THE LONG ROAD HOME: The Aftermath of the Second World War
Author of A WAR OF NERVES (‘this detailed study of psychiatric
casualties in war will surely become the standard work’ – Anthony Storr,
The Times; ‘Utterly absorbing study of the century-long relationship between
psychiatry and the military’ – Richard Overy, Literary Review; ‘a bold,
harrowing, provocative, fiercely intelligent work’ – Scotland on Sunday)
Ben Shephard offers a radical reassessment of the aftermath of World
War Two.
Surprisingly early in the Second World War – long before an Allied victory
was assured – people began to plan for what would follow. They were
haunted by memories of what happened a generation before – when the
millions of soldiers killed on the battlefields of the Great War had been
eclipsed by the millions more civilians carried off by disease and starvation
in its aftermath – and were determined that this time around the ceasefire
would not be followed by a civilian disaster.
Confronted by an entire continent starving and uprooted, and with the help
of a new UN body to aid the populations of Europe and Asia, Allied planners
did not single out victims of the Nazi death camps for particular attention,
but devised strategies to help all ‘displaced persons’ – as they had become
known by 1943.
Most of the fifteen million foreign labourers in Germany were speedily
repatriated.
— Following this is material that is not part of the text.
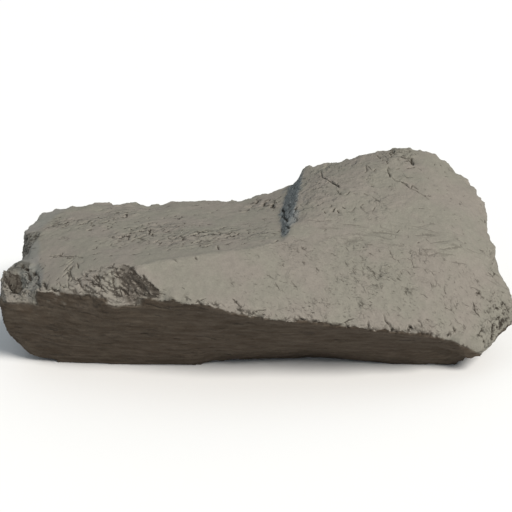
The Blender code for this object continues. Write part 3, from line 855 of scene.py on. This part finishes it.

But a million and a half people – Jews, Poles, Ukrainians,
Latvians, Lithuanians, Estonians and Yugoslavs – refused to go home. It took
the Allies seven years to resolve this problem. In so doing they altered
the whole basis of their immigration policy, created the state of Israel and
let thousands of war criminals go free.
THE LONG ROAD HOME is a ground-breaking account of the aftermath of
war and the creation of a new world order.